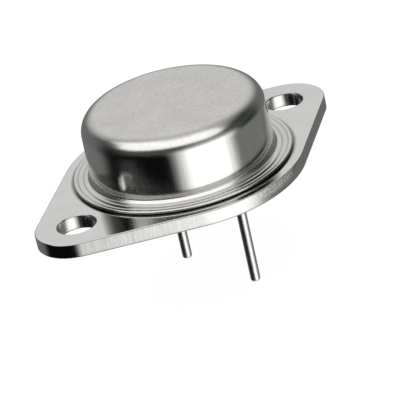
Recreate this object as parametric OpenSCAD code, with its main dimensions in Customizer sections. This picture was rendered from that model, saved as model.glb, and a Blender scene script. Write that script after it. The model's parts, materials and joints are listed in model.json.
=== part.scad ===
// Power transistor in a two-hole metal can, about 39 x 26 x 9 mm above its
// seating plane, with two round leads below it.
//
// The origin is the middle of the seating plane, half way between the two
// mounting holes. +X runs along the hole line towards the end that the leads
// are nearer to, and +Z points out of the can.

/* [Base plate] */
// Distance between the two mounting holes
hole_pitch = 30.15; // [29.5:0.05:31]
// Diameter of each mounting hole
hole_d = 4.1; // [3.8:0.05:4.4]
// Radius of the rounded ends, about each mounting hole
end_r = 4.42; // [4.2:0.02:4.8]
// Radius of the wide middle of the plate
middle_r = 13; // [12.8:0.05:13.4]
// Thickness of the plate
plate_t = 1.57; // [1.4:0.01:3.2]
// Radius of the soft edge round each mounting hole's upper rim
hole_rim_r = 0.14; // [0.05:0.01:0.3]

/* [Can] */
// Outside diameter of the can's wall at its foot
can_d = 19.7; // [19.4:0.05:20.2]
// Outside diameter of the can's wall below the top corner
can_top_d = 19.56; // [19.2:0.02:20.2]
// Height of the can's flat top above the seating plane
can_top_z = 8.78; // [8:0.02:9.5]
// Outside radius of the corner between wall and top
can_corner_r = 1.95; // [1.5:0.05:2.3]
// Thickness of the drawn sheet
can_t = 0.45; // [0.4:0.05:0.6]
// Diameter of the weld flange
flange_d = 23.5; // [23.2:0.05:24.2]
// Thickness of the weld flange
flange_t = 0.33; // [0.3:0.01:0.45]
// Gap between the flange's rim and the plate
flange_gap = 0.06; // [0.04:0.01:0.2]

/* [Leads] */
// Distance between the two leads
lead_pitch = 10.92; // [10.4:0.02:11.4]
// Distance of the lead row from the middle of the hole line
lead_row_x = 1.815; // [1.5:0.005:2.2]
// Diameter of each lead
lead_d = 1.05; // [0.95:0.01:1.15]
// Diameter of each lead from the glass upwards, where it isn't etched
lead_seal_d = 1.08; // [1.02:0.01:1.3]
// Height of the taper below the plate, down to the etched shaft
lead_neck = 0.6; // [0.55:0.05:1]
// Length of each lead below the seating plane
lead_l = 12.4; // [8:0.1:13]
// Radius of the rounded tip edge
lead_tip_r = 0.28; // [0.1:0.01:0.4]
// Diameter of the flat head inside the can, for the bonded wire
lead_head_d = 1.9; // [1.5:0.05:2.4]
// Thickness of that head
lead_head_t = 0.4; // [0.3:0.05:0.6]
// Height of the head's top above the plate
lead_head_z = 2.2; // [1.8:0.1:3]
// Diameter of the glass seal round each lead
seal_d = 3.4; // [3:0.1:3.6]

/* [Inside the can] */
// Length and width of the copper heat spreader
spreader_size = [9.4, 6.6]; // [6:0.1:10]
// Thickness of the heat spreader
spreader_t = 1.1; // [0.8:0.05:1.5]
// Corner radius of the heat spreader
spreader_corner_r = 0.8; // [0.3:0.1:1.5]
// Thickness of the braze under the spreader
braze_t = 0.08; // [0.05:0.01:0.12]
// Side of the square silicon die
die_side = 4.6; // [3:0.1:6]
// Thickness of the die
die_t = 0.3; // [0.2:0.01:0.5]
// Thickness of the solder under the die
solder_t = 0.1; // [0.05:0.01:0.15]
// How far the solder's fillet reaches past the die
solder_lip = 0.25; // [0.1:0.05:0.4]
// Diameter of the aluminium bond wires
wire_d = 0.38; // [0.25:0.01:0.5]
// Height of a bond wire's loop above the die
wire_loop = 1.1; // [0.8:0.1:1.6]

/* [Hidden] */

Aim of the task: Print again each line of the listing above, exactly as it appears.

Task solution:
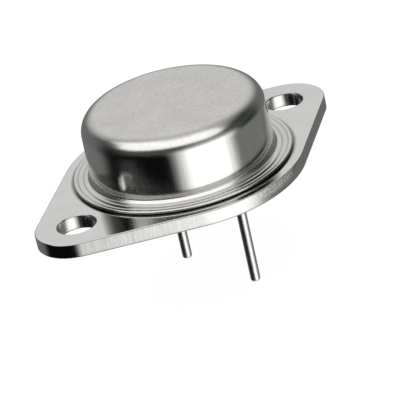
Recreate this object as parametric OpenSCAD code, with its main dimensions in Customizer sections. This picture was rendered from that model, saved as model.glb, and a Blender scene script. Write that script after it. The model's parts, materials and joints are listed in model.json.
=== part.scad ===
// Power transistor in a two-hole metal can, about 39 x 26 x 9 mm above its
// seating plane, with two round leads below it.
//
// The origin is the middle of the seating plane, half way between the two
// mounting holes. +X runs along the hole line towards the end that the leads
// are nearer to, and +Z points out of the can.

/* [Base plate] */
// Distance between the two mounting holes
hole_pitch = 30.15; // [29.5:0.05:31]
// Diameter of each mounting hole
hole_d = 4.1; // [3.8:0.05:4.4]
// Radius of the rounded ends, about each mounting hole
end_r = 4.42; // [4.2:0.02:4.8]
// Radius of the wide middle of the plate
middle_r = 13; // [12.8:0.05:13.4]
// Thickness of the plate
plate_t = 1.57; // [1.4:0.01:3.2]
// Radius of the soft edge round each mounting hole's upper rim
hole_rim_r = 0.14; // [0.05:0.01:0.3]

/* [Can] */
// Outside diameter of the can's wall at its foot
can_d = 19.7; // [19.4:0.05:20.2]
// Outside diameter of the can's wall below the top corner
can_top_d = 19.56; // [19.2:0.02:20.2]
// Height of the can's flat top above the seating plane
can_top_z = 8.78; // [8:0.02:9.5]
// Outside radius of the corner between wall and top
can_corner_r = 1.95; // [1.5:0.05:2.3]
// Thickness of the drawn sheet
can_t = 0.45; // [0.4:0.05:0.6]
// Diameter of the weld flange
flange_d = 23.5; // [23.2:0.05:24.2]
// Thickness of the weld flange
flange_t = 0.33; // [0.3:0.01:0.45]
// Gap between the flange's rim and the plate
flange_gap = 0.06; // [0.04:0.01:0.2]

/* [Leads] */
// Distance between the two leads
lead_pitch = 10.92; // [10.4:0.02:11.4]
// Distance of the lead row from the middle of the hole line
lead_row_x = 1.815; // [1.5:0.005:2.2]
// Diameter of each lead
lead_d = 1.05; // [0.95:0.01:1.15]
// Diameter of each lead from the glass upwards, where it isn't etched
lead_seal_d = 1.08; // [1.02:0.01:1.3]
// Height of the taper below the plate, down to the etched shaft
lead_neck = 0.6; // [0.55:0.05:1]
// Length of each lead below the seating plane
lead_l = 12.4; // [8:0.1:13]
// Radius of the rounded tip edge
lead_tip_r = 0.28; // [0.1:0.01:0.4]
// Diameter of the flat head inside the can, for the bonded wire
lead_head_d = 1.9; // [1.5:0.05:2.4]
// Thickness of that head
lead_head_t = 0.4; // [0.3:0.05:0.6]
// Height of the head's top above the plate
lead_head_z = 2.2; // [1.8:0.1:3]
// Diameter of the glass seal round each lead
seal_d = 3.4; // [3:0.1:3.6]

/* [Inside the can] */
// Length and width of the copper heat spreader
spreader_size = [9.4, 6.6]; // [6:0.1:10]
// Thickness of the heat spreader
spreader_t = 1.1; // [0.8:0.05:1.5]
// Corner radius of the heat spreader
spreader_corner_r = 0.8; // [0.3:0.1:1.5]
// Thickness of the braze under the spreader
braze_t = 0.08; // [0.05:0.01:0.12]
// Side of the square silicon die
die_side = 4.6; // [3:0.1:6]
// Thickness of the die
die_t = 0.3; // [0.2:0.01:0.5]
// Thickness of the solder under the die
solder_t = 0.1; // [0.05:0.01:0.15]
// How far the solder's fillet reaches past the die
solder_lip = 0.25; // [0.1:0.05:0.4]
// Diameter of the aluminium bond wires
wire_d = 0.38; // [0.25:0.01:0.5]
// Height of a bond wire's loop above the die
wire_loop = 1.1; // [0.8:0.1:1.6]

/* [Hidden] */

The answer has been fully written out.